◆ **TASK GOAL**
Reproduce all of the listing below without alteration.

[start of DATA EXCERPT]

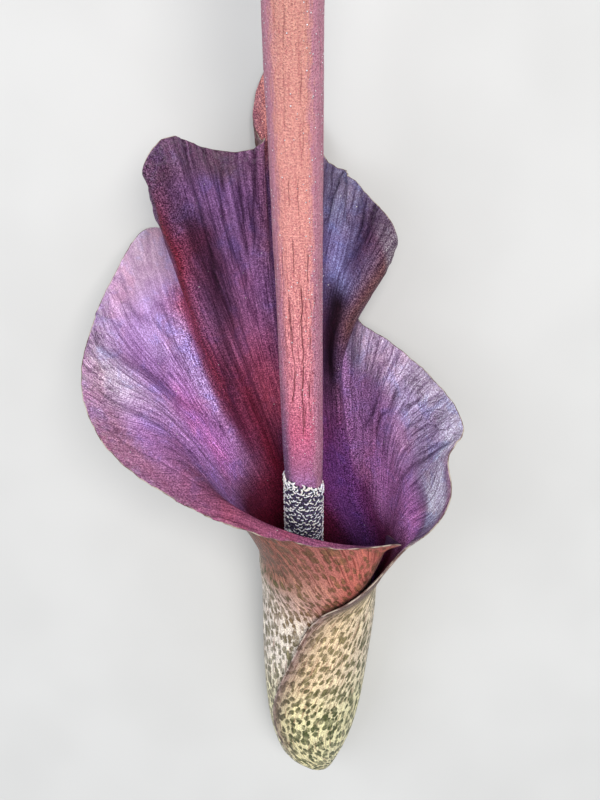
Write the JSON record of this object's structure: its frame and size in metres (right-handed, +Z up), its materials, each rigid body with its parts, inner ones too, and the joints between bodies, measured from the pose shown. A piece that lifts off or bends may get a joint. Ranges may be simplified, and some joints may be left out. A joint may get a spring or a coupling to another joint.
{
  "type": "cut konjac flower head",
  "caption": "Picked konjac bloom lying on its back: a rolled tube that opens to a fluted hood, with a long bare spike above bands of anthers and pistils.",
  "frame": {"origin": "middle of the footprint, on the surface that the flower head lies on", "axes": "+Z up from that surface, +Y along the flower head from its cut stalk to the tip of its spike, +X to the right as seen from above"},
  "size_m": [0.1717, 0.644, 0.1755],
  "materials": {
    "stalk": "satin",
    "spathe": "satin",
    "pistils": "satin",
    "anthers": "matte",
    "appendix": "matte"
  },
  "bodies": {
    "root": {"peduncle": "stalk", "spathe": "spathe", "female_zone": "pistils", "male_zone": "anthers", "appendix": "appendix"}
  },
  "joints": []
}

[end of DATA EXCERPT]

◆ **SOLUTION FOR THIS PROBLEM**
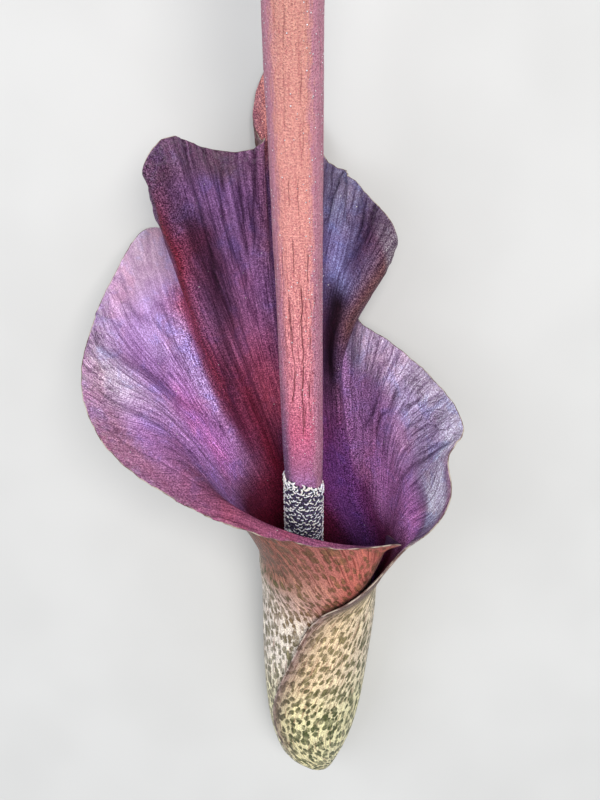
Write the JSON record of this object's structure: its frame and size in metres (right-handed, +Z up), its materials, each rigid body with its parts, inner ones too, and the joints between bodies, measured from the pose shown. A piece that lifts off or bends may get a joint. Ranges may be simplified, and some joints may be left out. A joint may get a spring or a coupling to another joint.
{
  "type": "cut konjac flower head",
  "caption": "Picked konjac bloom lying on its back: a rolled tube that opens to a fluted hood, with a long bare spike above bands of anthers and pistils.",
  "frame": {"origin": "middle of the footprint, on the surface that the flower head lies on", "axes": "+Z up from that surface, +Y along the flower head from its cut stalk to the tip of its spike, +X to the right as seen from above"},
  "size_m": [0.1717, 0.644, 0.1755],
  "materials": {
    "stalk": "satin",
    "spathe": "satin",
    "pistils": "satin",
    "anthers": "matte",
    "appendix": "matte"
  },
  "bodies": {
    "root": {"peduncle": "stalk", "spathe": "spathe", "female_zone": "pistils", "male_zone": "anthers", "appendix": "appendix"}
  },
  "joints": []
}